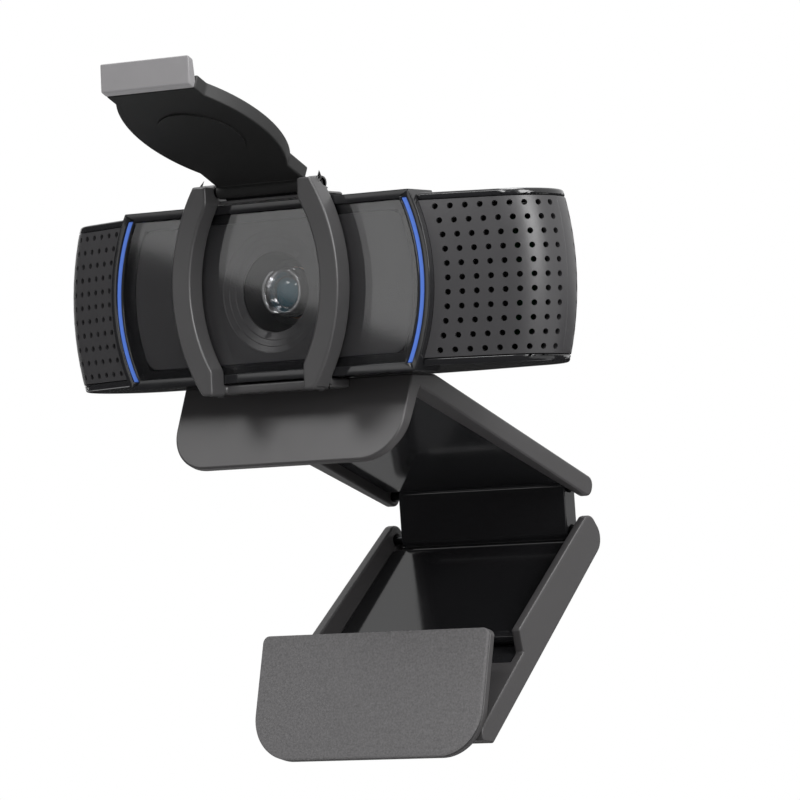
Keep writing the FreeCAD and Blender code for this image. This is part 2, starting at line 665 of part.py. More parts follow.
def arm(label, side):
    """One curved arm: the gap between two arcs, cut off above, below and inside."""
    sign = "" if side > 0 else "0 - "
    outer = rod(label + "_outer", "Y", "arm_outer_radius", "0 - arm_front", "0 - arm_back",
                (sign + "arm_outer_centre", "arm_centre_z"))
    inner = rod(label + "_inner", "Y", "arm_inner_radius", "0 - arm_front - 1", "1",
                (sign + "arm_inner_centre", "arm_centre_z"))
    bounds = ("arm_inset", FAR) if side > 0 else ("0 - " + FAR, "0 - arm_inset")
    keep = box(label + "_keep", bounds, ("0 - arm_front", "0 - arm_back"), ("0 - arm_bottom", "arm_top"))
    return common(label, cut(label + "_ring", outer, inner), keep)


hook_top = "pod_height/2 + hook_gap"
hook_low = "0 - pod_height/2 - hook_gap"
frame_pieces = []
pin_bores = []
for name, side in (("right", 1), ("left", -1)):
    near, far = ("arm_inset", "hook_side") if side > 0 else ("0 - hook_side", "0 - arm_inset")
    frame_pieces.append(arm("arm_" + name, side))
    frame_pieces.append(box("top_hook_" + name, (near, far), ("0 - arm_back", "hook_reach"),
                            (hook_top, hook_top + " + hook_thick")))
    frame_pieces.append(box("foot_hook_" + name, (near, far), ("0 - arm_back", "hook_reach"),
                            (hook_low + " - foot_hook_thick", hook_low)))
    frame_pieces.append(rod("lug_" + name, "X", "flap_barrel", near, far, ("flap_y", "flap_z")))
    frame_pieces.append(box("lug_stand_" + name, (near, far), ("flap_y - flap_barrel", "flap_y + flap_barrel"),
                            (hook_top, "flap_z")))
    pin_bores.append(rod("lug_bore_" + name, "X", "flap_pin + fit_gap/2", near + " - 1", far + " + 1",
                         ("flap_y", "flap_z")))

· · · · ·

◆ **Requirement**: Copy out the listing above, line by line and exactly, from its first line to the line holding "return common(label, cut(label", inclusive.

◆ **Solution to this problem**:
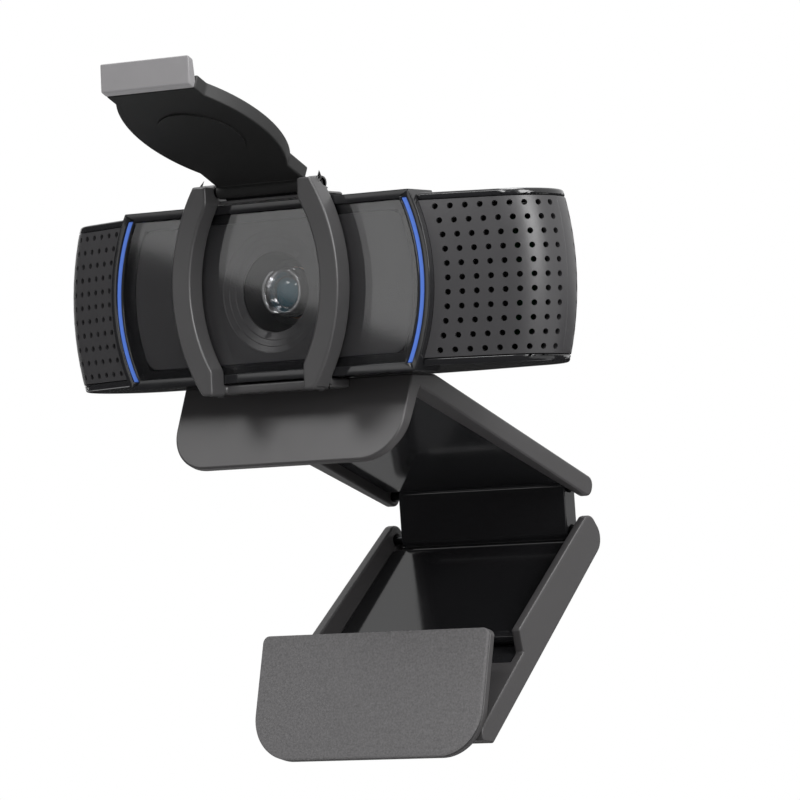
Keep writing the FreeCAD and Blender code for this image. This is part 2, starting at line 665 of part.py. More parts follow.
def arm(label, side):
    """One curved arm: the gap between two arcs, cut off above, below and inside."""
    sign = "" if side > 0 else "0 - "
    outer = rod(label + "_outer", "Y", "arm_outer_radius", "0 - arm_front", "0 - arm_back",
                (sign + "arm_outer_centre", "arm_centre_z"))
    inner = rod(label + "_inner", "Y", "arm_inner_radius", "0 - arm_front - 1", "1",
                (sign + "arm_inner_centre", "arm_centre_z"))
    bounds = ("arm_inset", FAR) if side > 0 else ("0 - " + FAR, "0 - arm_inset")
    keep = box(label + "_keep", bounds, ("0 - arm_front", "0 - arm_back"), ("0 - arm_bottom", "arm_top"))
    return common(label, cut(label + "_ring", outer, inner), keep)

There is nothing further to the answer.